* [What is needed] Wherever the string "parts" appears, copy the whole line.

* [Rows]
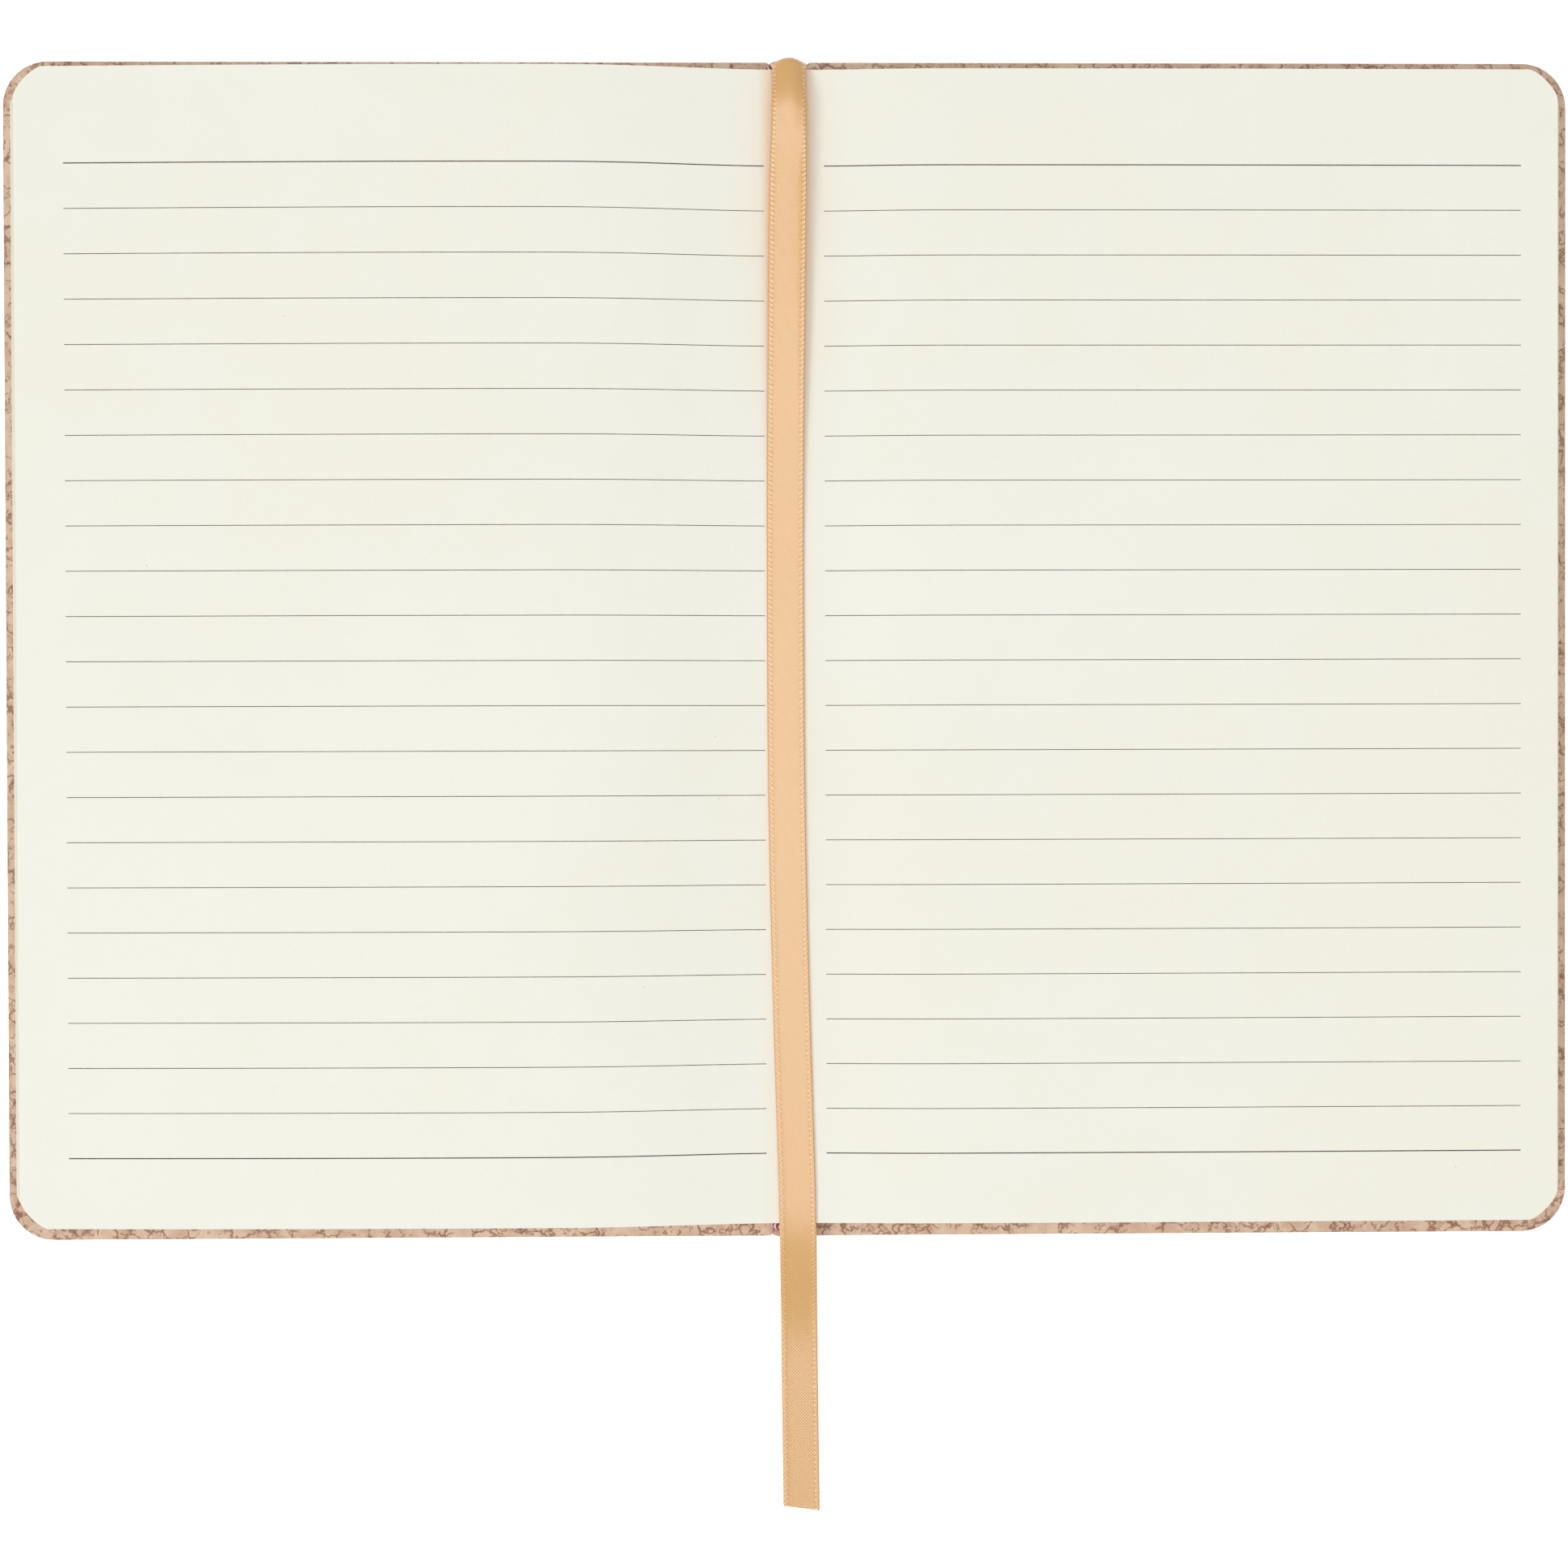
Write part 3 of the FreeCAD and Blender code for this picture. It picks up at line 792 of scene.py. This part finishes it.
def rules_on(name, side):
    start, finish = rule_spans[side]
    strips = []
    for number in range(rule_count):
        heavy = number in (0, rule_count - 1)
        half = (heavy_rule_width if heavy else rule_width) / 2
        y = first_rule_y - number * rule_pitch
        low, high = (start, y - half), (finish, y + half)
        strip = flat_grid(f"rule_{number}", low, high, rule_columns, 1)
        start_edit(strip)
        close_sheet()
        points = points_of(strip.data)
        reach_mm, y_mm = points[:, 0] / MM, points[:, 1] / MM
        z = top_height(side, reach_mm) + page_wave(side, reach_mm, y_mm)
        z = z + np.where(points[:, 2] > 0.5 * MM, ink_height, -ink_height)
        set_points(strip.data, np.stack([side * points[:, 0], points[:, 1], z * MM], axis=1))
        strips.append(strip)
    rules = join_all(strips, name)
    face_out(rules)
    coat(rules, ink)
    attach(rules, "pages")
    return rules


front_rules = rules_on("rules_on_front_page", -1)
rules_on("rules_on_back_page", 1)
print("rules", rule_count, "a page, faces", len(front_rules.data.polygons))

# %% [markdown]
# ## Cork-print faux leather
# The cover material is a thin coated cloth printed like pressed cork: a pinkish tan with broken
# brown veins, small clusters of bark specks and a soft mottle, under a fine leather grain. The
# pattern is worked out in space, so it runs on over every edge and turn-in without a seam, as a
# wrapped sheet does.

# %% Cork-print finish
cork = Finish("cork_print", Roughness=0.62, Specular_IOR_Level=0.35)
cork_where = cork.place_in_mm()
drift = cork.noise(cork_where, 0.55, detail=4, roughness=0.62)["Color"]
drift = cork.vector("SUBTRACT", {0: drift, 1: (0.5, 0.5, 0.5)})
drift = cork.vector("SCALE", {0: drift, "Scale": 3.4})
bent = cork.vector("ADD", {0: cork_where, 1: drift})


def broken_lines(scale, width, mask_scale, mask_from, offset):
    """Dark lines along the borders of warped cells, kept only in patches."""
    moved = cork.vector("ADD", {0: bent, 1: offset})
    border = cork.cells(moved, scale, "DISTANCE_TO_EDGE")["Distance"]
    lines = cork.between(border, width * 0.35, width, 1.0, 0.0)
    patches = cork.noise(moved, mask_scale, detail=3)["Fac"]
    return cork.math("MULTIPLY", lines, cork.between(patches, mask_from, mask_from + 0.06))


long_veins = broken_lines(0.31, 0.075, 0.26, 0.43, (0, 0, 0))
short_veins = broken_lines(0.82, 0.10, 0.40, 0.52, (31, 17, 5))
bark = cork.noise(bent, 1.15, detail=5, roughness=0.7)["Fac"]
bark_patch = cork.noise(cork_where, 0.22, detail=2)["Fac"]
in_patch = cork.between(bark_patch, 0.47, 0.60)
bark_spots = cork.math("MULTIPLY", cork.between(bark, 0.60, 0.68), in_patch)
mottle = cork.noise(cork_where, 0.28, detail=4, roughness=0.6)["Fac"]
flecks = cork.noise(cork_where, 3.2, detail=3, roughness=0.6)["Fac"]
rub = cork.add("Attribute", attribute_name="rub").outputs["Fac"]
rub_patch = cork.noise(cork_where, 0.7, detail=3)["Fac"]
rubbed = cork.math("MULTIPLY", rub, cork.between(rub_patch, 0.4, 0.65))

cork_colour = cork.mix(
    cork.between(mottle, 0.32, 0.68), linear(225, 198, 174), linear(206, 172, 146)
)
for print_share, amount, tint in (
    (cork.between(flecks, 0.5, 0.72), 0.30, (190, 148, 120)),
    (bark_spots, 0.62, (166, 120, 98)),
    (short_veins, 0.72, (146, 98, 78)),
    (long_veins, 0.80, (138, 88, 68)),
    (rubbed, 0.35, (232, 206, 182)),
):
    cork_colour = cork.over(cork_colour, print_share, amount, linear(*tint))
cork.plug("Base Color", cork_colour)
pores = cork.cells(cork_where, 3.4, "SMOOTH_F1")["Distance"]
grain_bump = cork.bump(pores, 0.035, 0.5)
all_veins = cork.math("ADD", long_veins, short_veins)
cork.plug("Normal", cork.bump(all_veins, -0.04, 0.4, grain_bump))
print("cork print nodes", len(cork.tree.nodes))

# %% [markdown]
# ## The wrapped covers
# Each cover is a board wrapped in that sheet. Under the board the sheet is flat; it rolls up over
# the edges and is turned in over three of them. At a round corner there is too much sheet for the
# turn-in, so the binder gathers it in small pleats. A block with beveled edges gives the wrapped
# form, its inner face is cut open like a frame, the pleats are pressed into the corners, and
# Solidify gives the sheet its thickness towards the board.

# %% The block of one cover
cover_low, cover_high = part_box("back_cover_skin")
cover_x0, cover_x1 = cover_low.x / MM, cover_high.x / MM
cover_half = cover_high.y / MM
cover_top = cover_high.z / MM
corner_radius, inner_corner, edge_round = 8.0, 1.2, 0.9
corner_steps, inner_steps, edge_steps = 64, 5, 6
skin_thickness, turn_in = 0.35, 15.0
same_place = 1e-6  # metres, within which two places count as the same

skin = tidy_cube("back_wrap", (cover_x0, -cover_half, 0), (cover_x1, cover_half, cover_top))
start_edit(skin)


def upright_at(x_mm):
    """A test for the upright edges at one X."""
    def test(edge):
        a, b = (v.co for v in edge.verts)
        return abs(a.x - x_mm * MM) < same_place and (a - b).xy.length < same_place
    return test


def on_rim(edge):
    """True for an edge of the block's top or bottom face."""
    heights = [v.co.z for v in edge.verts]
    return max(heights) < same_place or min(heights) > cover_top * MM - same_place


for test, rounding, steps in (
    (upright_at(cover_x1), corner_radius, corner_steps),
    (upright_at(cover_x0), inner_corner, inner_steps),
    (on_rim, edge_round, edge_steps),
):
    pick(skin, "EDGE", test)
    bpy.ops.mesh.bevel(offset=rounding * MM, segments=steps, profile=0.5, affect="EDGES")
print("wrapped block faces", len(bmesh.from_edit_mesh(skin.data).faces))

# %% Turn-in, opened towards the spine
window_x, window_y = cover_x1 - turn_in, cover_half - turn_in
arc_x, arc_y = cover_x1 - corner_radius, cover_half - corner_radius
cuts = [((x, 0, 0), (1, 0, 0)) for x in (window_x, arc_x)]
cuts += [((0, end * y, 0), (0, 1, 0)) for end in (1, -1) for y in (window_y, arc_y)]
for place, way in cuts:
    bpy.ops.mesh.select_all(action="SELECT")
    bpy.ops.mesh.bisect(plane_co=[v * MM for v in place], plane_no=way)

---

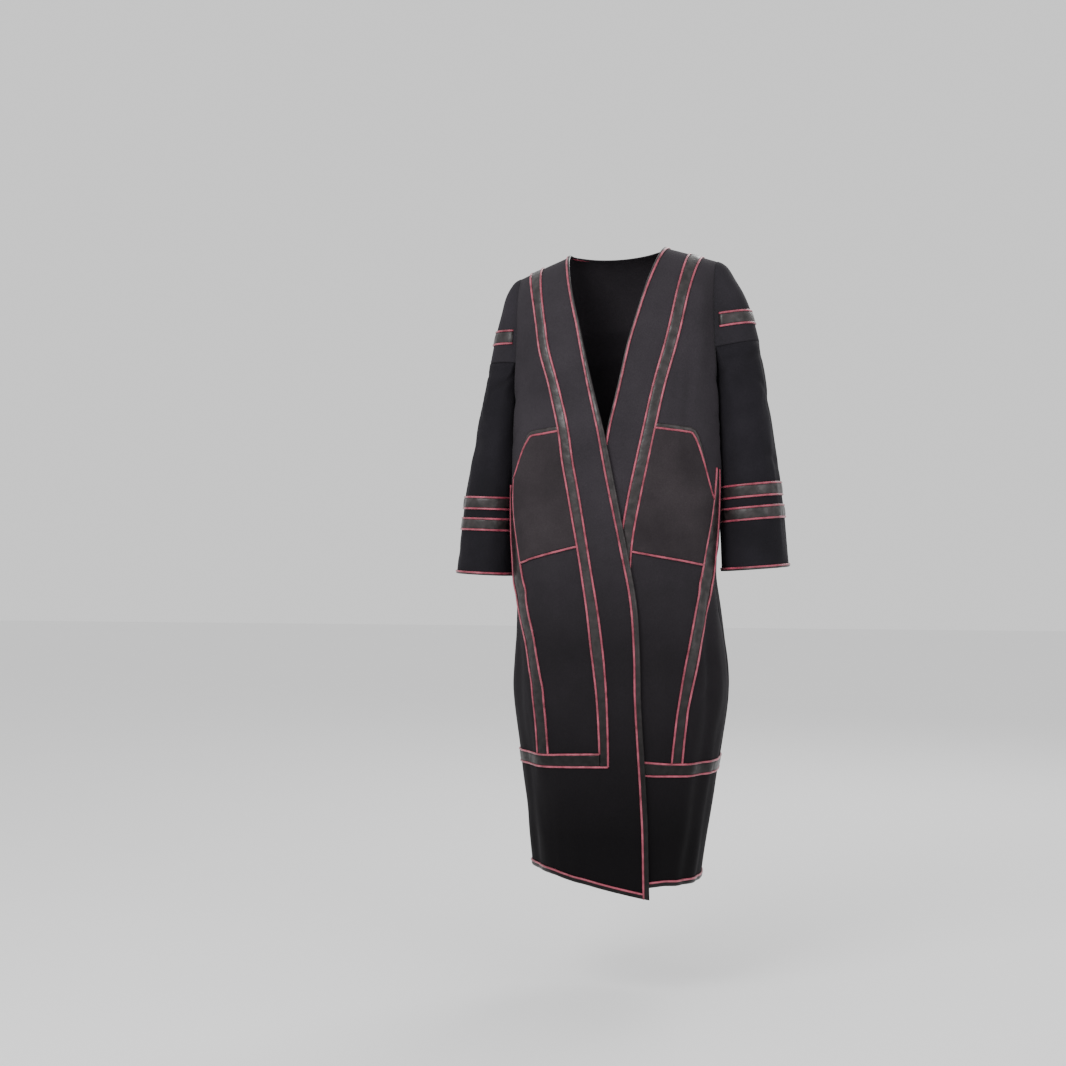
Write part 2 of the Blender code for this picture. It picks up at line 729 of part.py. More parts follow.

==

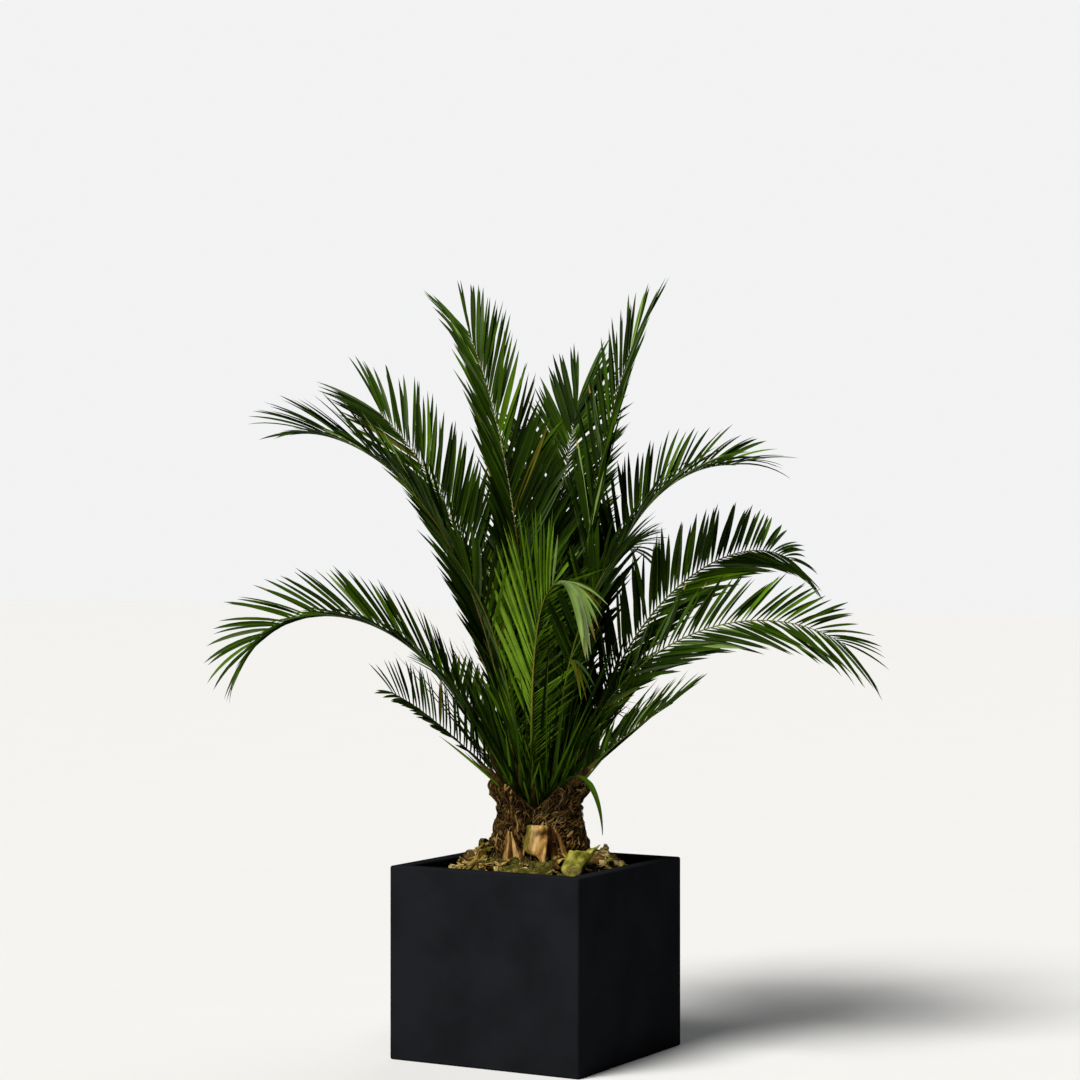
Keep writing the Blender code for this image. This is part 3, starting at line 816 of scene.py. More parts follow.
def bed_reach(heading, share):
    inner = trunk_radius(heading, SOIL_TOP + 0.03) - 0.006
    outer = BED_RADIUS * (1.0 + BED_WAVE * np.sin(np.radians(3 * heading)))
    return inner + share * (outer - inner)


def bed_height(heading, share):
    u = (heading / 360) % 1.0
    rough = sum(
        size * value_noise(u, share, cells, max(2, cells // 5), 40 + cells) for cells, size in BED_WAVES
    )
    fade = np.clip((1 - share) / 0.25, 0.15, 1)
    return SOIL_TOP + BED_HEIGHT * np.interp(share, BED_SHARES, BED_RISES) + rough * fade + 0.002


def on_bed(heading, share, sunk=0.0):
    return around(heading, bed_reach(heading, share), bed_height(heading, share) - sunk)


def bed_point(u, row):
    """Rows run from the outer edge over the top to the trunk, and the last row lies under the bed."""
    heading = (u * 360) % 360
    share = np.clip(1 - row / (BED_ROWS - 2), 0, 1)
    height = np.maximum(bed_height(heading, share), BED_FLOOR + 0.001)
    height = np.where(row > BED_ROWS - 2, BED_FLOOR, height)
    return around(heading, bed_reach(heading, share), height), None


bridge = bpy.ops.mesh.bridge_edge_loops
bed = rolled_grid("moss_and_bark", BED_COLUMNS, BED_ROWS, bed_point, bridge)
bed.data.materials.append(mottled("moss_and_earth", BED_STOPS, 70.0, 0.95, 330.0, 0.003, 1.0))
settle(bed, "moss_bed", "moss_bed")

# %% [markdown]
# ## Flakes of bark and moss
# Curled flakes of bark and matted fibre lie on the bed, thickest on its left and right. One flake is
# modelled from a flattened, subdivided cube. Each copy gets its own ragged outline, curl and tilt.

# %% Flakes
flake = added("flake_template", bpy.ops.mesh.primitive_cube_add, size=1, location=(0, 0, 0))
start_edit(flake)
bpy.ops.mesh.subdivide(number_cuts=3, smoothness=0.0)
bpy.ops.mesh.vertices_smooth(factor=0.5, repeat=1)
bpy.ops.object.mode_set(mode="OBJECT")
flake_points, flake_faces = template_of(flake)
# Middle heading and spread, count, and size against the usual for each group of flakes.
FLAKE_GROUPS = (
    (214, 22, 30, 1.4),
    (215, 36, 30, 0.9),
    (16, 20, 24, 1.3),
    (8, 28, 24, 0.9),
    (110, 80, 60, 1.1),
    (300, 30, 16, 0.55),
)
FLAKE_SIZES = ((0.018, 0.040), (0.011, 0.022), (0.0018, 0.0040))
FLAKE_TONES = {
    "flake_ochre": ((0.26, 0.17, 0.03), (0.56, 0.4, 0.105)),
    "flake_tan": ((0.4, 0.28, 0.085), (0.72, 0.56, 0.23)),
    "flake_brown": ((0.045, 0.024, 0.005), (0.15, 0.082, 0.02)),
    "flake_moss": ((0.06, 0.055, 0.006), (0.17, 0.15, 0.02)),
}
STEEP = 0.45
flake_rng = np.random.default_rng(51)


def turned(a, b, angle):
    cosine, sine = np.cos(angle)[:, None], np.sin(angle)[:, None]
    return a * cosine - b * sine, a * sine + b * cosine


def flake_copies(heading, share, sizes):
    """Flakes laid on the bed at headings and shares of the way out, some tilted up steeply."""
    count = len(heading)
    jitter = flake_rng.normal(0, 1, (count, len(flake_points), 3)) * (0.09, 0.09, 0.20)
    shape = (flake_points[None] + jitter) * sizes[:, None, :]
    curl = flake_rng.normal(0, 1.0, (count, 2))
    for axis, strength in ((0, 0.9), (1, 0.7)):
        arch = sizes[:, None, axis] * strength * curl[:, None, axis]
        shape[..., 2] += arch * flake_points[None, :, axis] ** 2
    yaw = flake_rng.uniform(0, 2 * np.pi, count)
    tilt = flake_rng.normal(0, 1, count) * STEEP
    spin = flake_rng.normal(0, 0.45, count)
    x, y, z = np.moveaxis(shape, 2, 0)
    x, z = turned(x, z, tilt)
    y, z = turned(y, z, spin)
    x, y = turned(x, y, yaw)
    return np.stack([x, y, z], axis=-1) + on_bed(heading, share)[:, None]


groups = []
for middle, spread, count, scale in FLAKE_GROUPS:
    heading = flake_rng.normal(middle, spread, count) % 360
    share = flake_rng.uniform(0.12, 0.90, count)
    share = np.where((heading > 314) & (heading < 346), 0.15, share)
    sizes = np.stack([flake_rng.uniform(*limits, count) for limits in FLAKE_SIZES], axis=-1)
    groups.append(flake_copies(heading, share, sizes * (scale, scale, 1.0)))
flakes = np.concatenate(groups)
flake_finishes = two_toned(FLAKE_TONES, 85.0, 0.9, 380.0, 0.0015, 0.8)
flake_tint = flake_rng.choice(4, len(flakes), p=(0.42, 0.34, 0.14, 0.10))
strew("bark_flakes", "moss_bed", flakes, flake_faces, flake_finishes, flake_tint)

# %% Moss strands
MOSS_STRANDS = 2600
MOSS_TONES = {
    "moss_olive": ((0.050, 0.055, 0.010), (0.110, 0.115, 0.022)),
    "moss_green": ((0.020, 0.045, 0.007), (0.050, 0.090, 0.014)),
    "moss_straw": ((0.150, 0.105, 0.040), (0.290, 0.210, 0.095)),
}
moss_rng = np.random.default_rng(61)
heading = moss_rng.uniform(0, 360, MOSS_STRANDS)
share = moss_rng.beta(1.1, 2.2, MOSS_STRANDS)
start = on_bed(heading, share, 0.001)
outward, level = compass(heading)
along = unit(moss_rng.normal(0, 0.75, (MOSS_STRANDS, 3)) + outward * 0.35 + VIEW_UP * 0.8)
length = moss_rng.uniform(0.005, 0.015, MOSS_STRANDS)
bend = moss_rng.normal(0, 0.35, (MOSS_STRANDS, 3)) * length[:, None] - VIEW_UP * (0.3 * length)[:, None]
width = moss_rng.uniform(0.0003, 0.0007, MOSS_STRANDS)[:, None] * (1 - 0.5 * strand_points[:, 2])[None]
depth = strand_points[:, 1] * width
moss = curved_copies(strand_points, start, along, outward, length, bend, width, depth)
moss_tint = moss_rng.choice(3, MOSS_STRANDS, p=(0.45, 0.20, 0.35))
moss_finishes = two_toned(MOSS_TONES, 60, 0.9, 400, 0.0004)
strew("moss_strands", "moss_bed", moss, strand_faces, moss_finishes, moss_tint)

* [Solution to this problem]
Write part 2 of the Blender code for this picture. It picks up at line 729 of part.py. More parts follow.
Keep writing the Blender code for this image. This is part 3, starting at line 816 of scene.py. More parts follow.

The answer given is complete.